Let’s say you’ve got a table of images, and each one has an embedding stored as a vector. Now a new image comes in. You run it through the same model, store its embedding, and then ask: which of the existing vectors are closest?

That’s where VECTOR_DISTANCE comes in. The query will return the top matches — basically “show me the most similar images.”

The same thing can be done with text. A practical case: matching job candidates with job postings. A resume embedding goes in, job description embeddings are already stored, and you run a similarity search. With just a few lines of SQL, you get meaningful matches.

About Indexes and Accuracy

Indexes here aren’t just about speed; they also tie into accuracy. You can set something called TARGET ACCURACY. For example, if you set it at 80%, that means in the top five results, about four should be right. It’s a tradeoff — faster queries with “good enough” answers, versus slower exact matches.

There are also options like INMEMORY NEIGHBOR GRAPH (for when the index fits in memory) and NEIGHBOR PARTITIONS (for larger cases). The optimizer decides whether to use the index or fall back to an exact search. So, it’s flexible.

What Makes Oracle’s Approach Different

Something I found interesting is similarity search across joins. Most enterprise data isn’t flat in one big table. You’ve got normalized tables: authors, books, pages, whatever.

With Oracle’s setup, you can join those tables and still run vector similarity. For example, find the top five books with passages similar to a query text — but only if the genre is fiction and the author is from India. That’s blending old relational SQL filters with new AI-style search.

Part of a Bigger Gen AI Picture

Vector search isn’t just about finding similar text or images. It also sits in the middle of generative AI pipelines.

A typical flow looks like:

  1. Pull in documents (could be from a database, a CSV, even social media).
  2. Transform them — split, clean, or summarize.
  3. Generate embeddings using a model.
  4. Store those embeddings in vector columns.
  5. Use similarity search to fetch relevant chunks when a user asks something.
  6. Pass that into a large language model to get an answer (this is the RAG pattern people talk about).

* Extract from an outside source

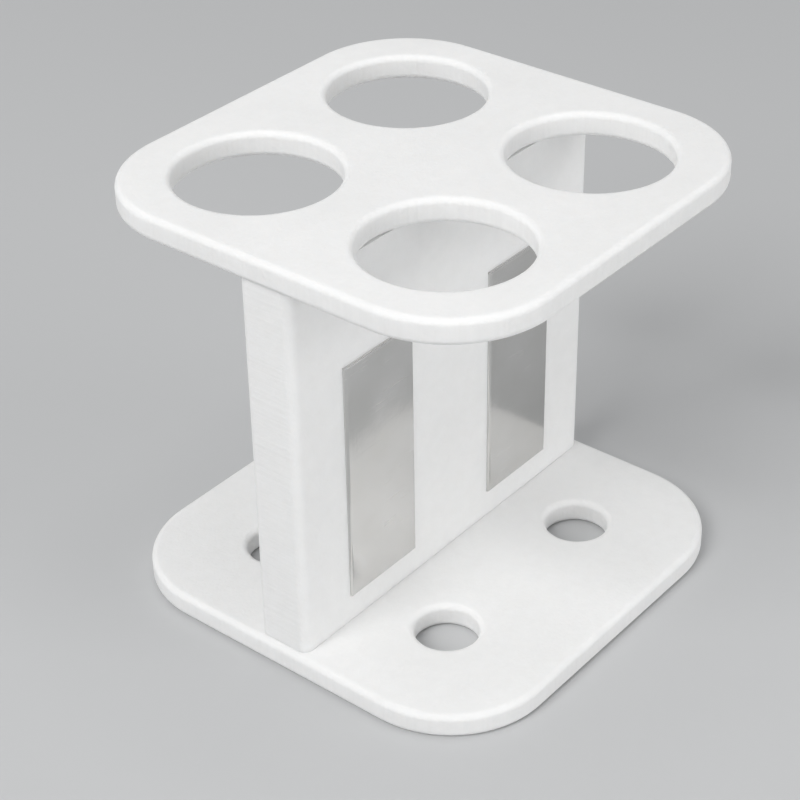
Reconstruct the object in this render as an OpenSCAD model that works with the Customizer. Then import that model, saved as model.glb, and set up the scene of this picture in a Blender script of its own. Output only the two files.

Oracle Database 23ai supports this natively. And it ties in with frameworks like LangChain or LlamaIndex if you want to build more advanced apps.

Why It Feels Useful

The obvious win is less complexity. You don’t need a separate vector database just for embeddings. Everything — relational data, spatial data, graphs, vectors — stays in one place.

For developers, that means fewer moving pieces. You can write one SQL query that mixes traditional filters and vector similarity in the same breath. For businesses, it means their enterprise data can feed directly into generative AI systems without shipping it off to some other platform.

And for learners (like me, trying to wrap my head around this), it shows how AI ideas like embeddings aren’t just for data scientists anymore. They’re creeping into regular SQL work.

Wrapping Up

So, stepping back: AI Vector Search in Oracle Database 23ai is about letting the database understand similarity in meaning, not just exact matches. By storing vectors directly, providing functions like VECTOR_DISTANCE, and supporting joins with embeddings, it turns the database into something more than a storage engine.

It’s not flashy — it’s still SQL, still indexes, still queries. But the fact that you can mix vectors with relational, document, graph, and spatial data in the same system is powerful.

That’s how I’ve come to see it anyway: not as “a new AI thing bolted on,” but as the database quietly evolving to handle the way we actually want to search and work with information today.